The Stack
This is the exact production setup. Not a reference config. Not a demo. This is what runs. The model all agents talk to, the benchmark that beats everything else on this hardware, the thing that has been running since April 27th without manual intervention.
Hardware
Total cost: around $2,000. That's including the case, both GPUs, the CPU, and memory. Not a workstation. Not a server. A consumer PC that happens to run inference.
Model
The model name is Genesis. Not Qwen3.6-27B. Genesis is the combination of the model, the quantization, the patches, and the flags. You can't get these numbers with just the base model. The AutoRound INT4 quant from Lorbus is the specific one that preserves the MTP projection weights. Other quantizations of the same model that drop those weights are slower — a 32B variant without MTP heads ran at 17.9 tok/s on the same hardware. Genesis runs at 83.
Software
vLLM is mandatory here. llama.cpp has no optimized CUDA kernel path for GDN/DeltaNet hybrid layers. The same model in llama.cpp ran at 22 tok/s. You can't tune around a missing kernel. The Genesis patches are monkey-patches to the TurboQuant hybrid gate plus 19 downstream fixes. Without them, the model crashes or runs at garbage speeds.
CUDA 12.8 is the version. CUDA 13.0 enables BLACKWELL_NATIVE_FP4 which is incompatible with Q4_K_M quantization as currently implemented. No benefit from upgrading, and it actively breaks things.
Proxy
Port 8010 is the single swap point. Every agent, every client, everything talks to port 8010. The proxy points to the active backend. Switching models means changing the proxy target, not reconfiguring every client. The bind address is 127.0.0.1 — a local coding agent caught the security exposure when the network topology changed from WiFi to a direct wire and changed it without being prompted.
Numbers
Steady throughput: ~83 tok/s. Peak measured: 86.83 tok/s. The MTP speculative decoding head contributes roughly 87% of the throughput lift over non-speculative. That single component is the difference between 22 and 83 tok/s. It's not a feature. It's the whole game.

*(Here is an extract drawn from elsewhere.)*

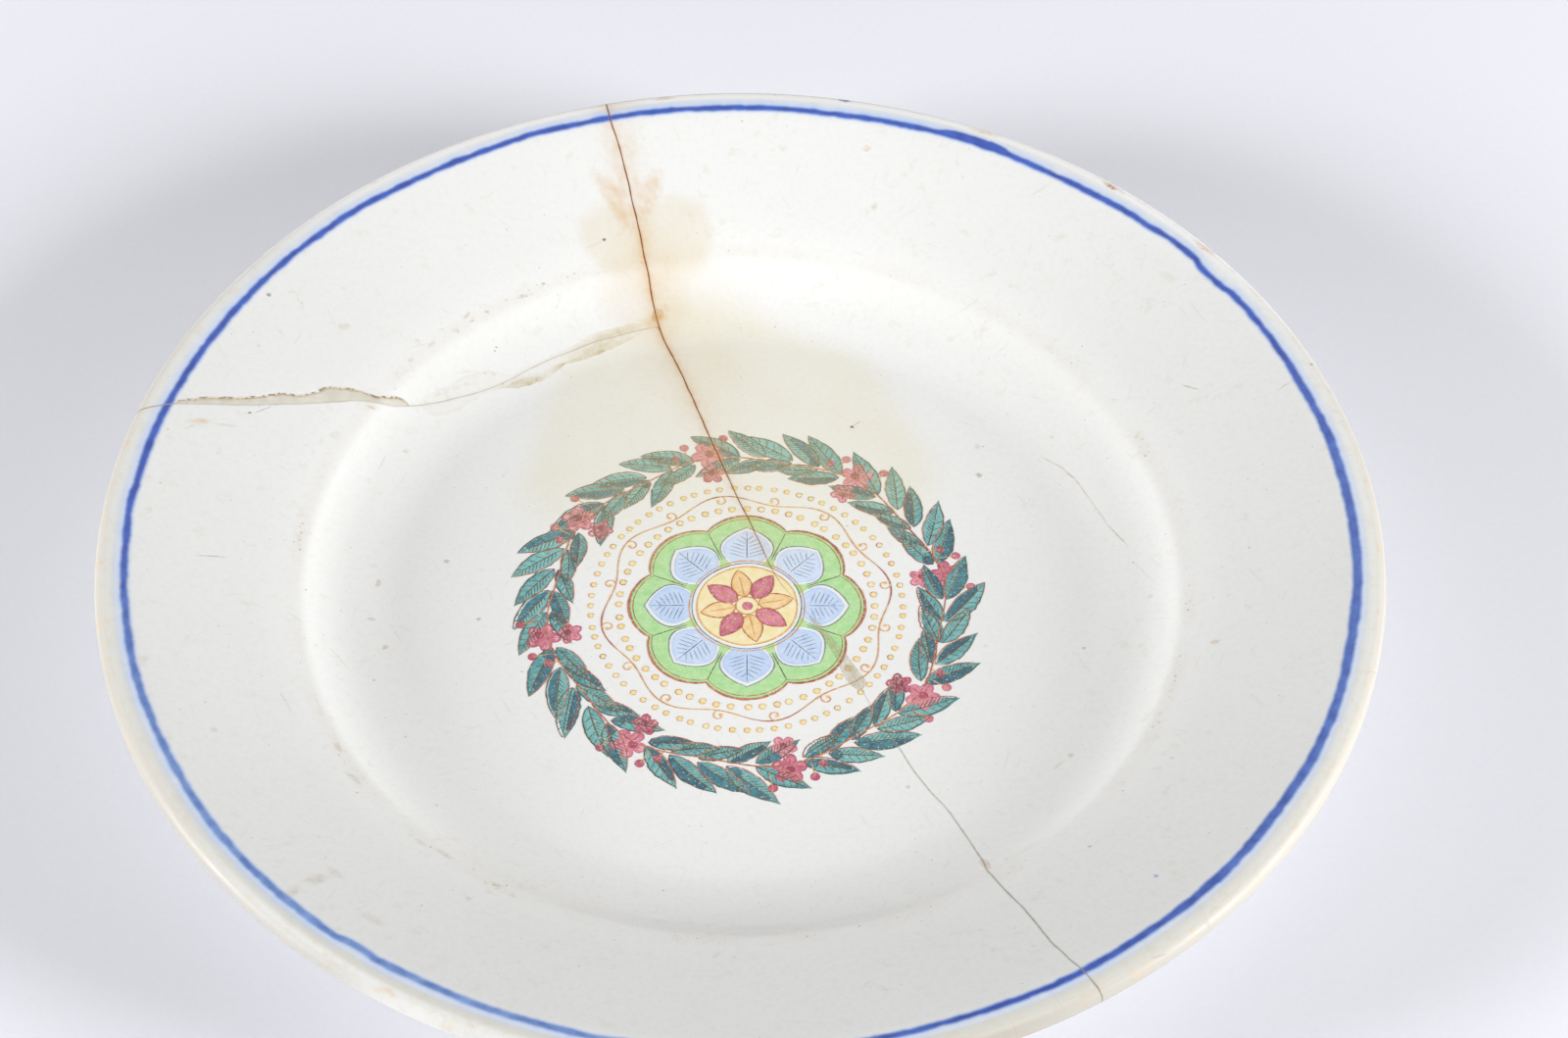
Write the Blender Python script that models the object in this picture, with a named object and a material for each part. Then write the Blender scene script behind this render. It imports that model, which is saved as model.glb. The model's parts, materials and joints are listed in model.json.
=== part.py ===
"""A white earthenware dinner plate, broken into three sherds and glued together again long ago.

Metres, +Z up. The plate stands on its foot ring, with the origin under its centre.
+Y is the far side of the plate and +X its right side.
"""

from math import atan2, cos, hypot, pi, radians, sin, tan

import bmesh
import bpy
import numpy as np
from mathutils import Vector

MM = 0.001

# Driving dimensions of the plate
DIAMETER = 245 * MM
HEIGHT = 27.5 * MM
WALL_THICKNESS = 4.3 * MM
WELL_FLOOR_RADIUS = 66 * MM
VERGE_RADIUS = 86 * MM
MARLY_SLOPE = radians(24)
WELL_WALL_SLOPE = radians(36)
VERGE_ROUNDING = 12 * MM
LIP_CREST_INSET = 3 * MM
LIP_BEND_RUN = 5 * MM
LIP_ROUNDING = 2.2 * MM
FOOT_RADIUS = 70 * MM
FOOT_WIDTH = 3.6 * MM
FOOT_ROUNDING = 0.7 * MM
TURNED_SIDES = 80

# How the pieces meet
CRACK_GAP = 0.3 * MM
GLUE_GAP = 0.4 * MM
FILL_GAP = 0.5 * MM
GLUE_FILM = 0.35 * MM
CUTTER_REACH = 1 * MM
OUTSIDE = 150 * MM

# Where the plate broke, as seen from above, in millimetres.
# The main crack runs from the far rim over the well to the near rim.
MAIN_CRACK = [
    (-30.2, 125.0), (-28.1, 113.7), (-25.5, 105.4), (-22.4, 92.0), (-19.8, 81.5), (-17.4, 70.8),
    (-13.7, 61.1), (-9.1, 47.3), (-3.4, 31.2), (1.4, 17.9), (6.4, 4.0), (13.1, -6.2),
    (20.1, -18.5), (26.0, -31.3), (33.3, -45.5), (39.5, -55.2), (43.6, -65.4), (45.0, -71.7),
    (50.7, -84.9), (54.7, -94.0), (58.5, -101.2), (65.6, -111.5),
]
# The side crack runs from the left rim to the main crack, which it meets at the foot of the wall.
SIDE_CRACK = [
    (-127.0, 25.3), (-112.2, 30.4), (-92.7, 37.1), (-78.5, 42.3), (-70.9, 43.8), (-63.2, 46.8),
    (-55.3, 50.8), (-47.5, 55.7), (-39.5, 61.2), (-31.3, 65.9), (-23.0, 69.1), (-17.4, 70.8),
]

# The edge chipped off the far side of the side crack: x, width, depth, in millimetres.
CHIPPED_EDGE = [
    (-113.0, 1.2, 0.7), (-104.0, 1.6, 0.9), (-95.0, 2.1, 1.1), (-88.0, 2.0, 1.1), (-83.0, 3.2, 1.4),
    (-78.5, 2.4, 1.2), (-73.0, 1.9, 0.9), (-69.0, 1.4, 0.6),
]

# How far the glue in the chipped edge stops short of the ends of the chip, in millimetres
FILL_INSET = 0.6

# The dried film over the side crack: x, reach to its near side, reach to its far side, in millimetres.
WALL_FILM = [
    (-66.5, 0.6, 0.6), (-62.0, 3.0, 1.4), (-56.0, 2.6, 3.2), (-51.5, 1.0, 3.6), (-48.0, 3.6, 1.0),
    (-43.5, 3.2, 0.6), (-36.0, 2.6, 0.7), (-30.0, 2.2, 0.9), (-25.0, 1.8, 1.6), (-20.5, 1.0, 2.4),
]

# The smear over the main crack in the well: y, reach towards -X, reach towards +X, in millimetres.
WELL_SMEAR = [
    (-6.5, 0.5, 0.6), (-12.0, 0.8, 0.7), (-18.0, 1.0, 0.9), (-21.0, 1.9, 1.6), (-25.0, 1.4, 1.3),
]

# Small dabs of glue on the cracks: node, x, y, radius, in millimetres.
GLUE_DABS = [
    ("glue_junction_dab", -17.9, 73.6, 1.5),
    ("glue_verge_dab", 44.2, -67.6, 1.3),
]
DAB_SIDES = 12


def clear_scene():
    for thing in list(bpy.data.objects):
        bpy.data.objects.remove(thing, do_unlink=True)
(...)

Context window: 32K tokens in production. The model can go to 128K with a 0.8% speed penalty at GMU 0.90. Most workloads don't need 128K. The profile run is cleaner at 32K.
What Didn't Work
These are the alternatives that lost, on the same hardware:
AEON (Qwen3.6-27B in Nvidia's native FP4): 68.86 tok/s, 13 experiments, zero improvement. 15 tok/s below Genesis. The 122K context window is real but rarely relevant.
Gemma 4 NVFP4: 30.6GB loaded size, won't fit on 32GB total VRAM. NVFP4 only quantizes MLP layers, attention stays BF16.
Gemma 4 AWQ: 32.77 tok/s. No efficient kernel paths on Blackwell for the AWQ format.
Qwen3-32B AutoRound INT4: 17.9 tok/s. No MTP heads in the quant. One token per pass with more parameters. 4.5x slower than Genesis.
The lesson is the same as the chronicles: the model that wins isn't the biggest or the newest. It's the one where the full stack aligns.